You should also check whether the service includes a no-recovery, no-fee policy, confidentiality protections, and clear communication before any chargeable work begins. In high-stakes cases, these points matter as much as the number on the quote. The cheapest service is not cheap if it mishandles sensitive client data, makes the damage worse, or leaves you with partial results and no accountability.
Hidden risks that make recovery more expensive later
A failed RAID often becomes more expensive after well-meaning intervention. Automatic rebuilds, swapping disk order, replacing multiple drives at once, initialising a new array over the old one, or repeatedly powering unstable disks can all reduce the chance of a clean recovery.

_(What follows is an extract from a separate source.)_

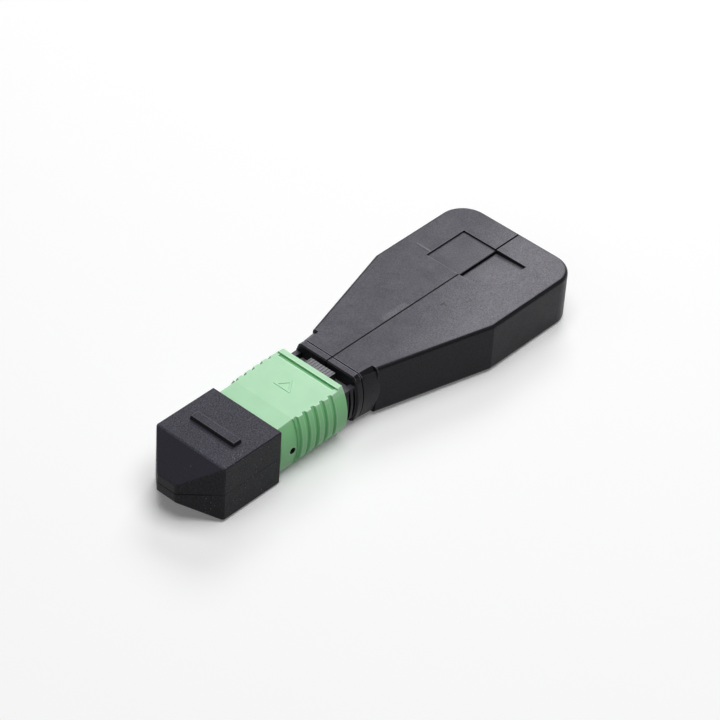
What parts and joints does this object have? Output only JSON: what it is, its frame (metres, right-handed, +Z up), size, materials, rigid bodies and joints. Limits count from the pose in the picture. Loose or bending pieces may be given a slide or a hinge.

This is especially common with NAS units and office servers. Someone sees a degraded warning, clicks rebuild, and only afterwards realises the wrong disk was replaced or another member was already unstable. The cost then rises because engineers are no longer dealing with the original failure. They are dealing with a changed array state, partial parity corruption, and possible overwrite.
If the data matters, stop using the system as soon as the issue appears. Do not let urgency push you into actions that make the final bill higher and the outcome less certain.
How to judge whether a RAID quote is fair
A fair quote is specific, not vague. It should reflect the number of drives, the type of failure, the urgency, and whether any physical work is required. It should also come after proper assessment, not after a quick phone guess dressed up as certainty.
Look for real lab capability, not a forwarding address and a sales line. RAID recovery is not a courier-and-outsourcing exercise if the provider is claiming serious expertise. You want certified technicians, secure handling, and a process that protects both your data and your time.
For many clients, the most sensible option is a service that offers free collection, free assessment, a fixed quote before work proceeds, and no fee if recovery is not successful. That structure reduces risk at the point when you are already under pressure. It is one reason businesses and private clients alike choose established labs such as Data Recovery Lab when the array contains commercially or personally critical files.
So, how much does RAID data recovery cost in real terms?
For a straightforward logical issue, you may be looking at several hundred pounds. For a more involved case with failed disks, complex reconstruction, or urgent turnaround, expect four figures. For severe multi-disk physical failure, the price can be materially higher.
That may sound expensive until you compare it with what is actually being recovered. Client accounts, surveillance archives, legal records, virtual machines, creative projects, finance data, and irreplaceable personal files are often worth far more than the recovery fee. The real question is not only what the recovery costs, but what the data is worth if it is lost for good.
If you need a useful rule of thumb, treat RAID recovery pricing as a reflection of complexity, risk, and engineer time – not simply storage capacity. Two arrays with the same number of terabytes can have completely different recovery costs depending on how they failed. The best next step is always a proper assessment by a genuine lab, because a precise quote beats a cheap guess every time.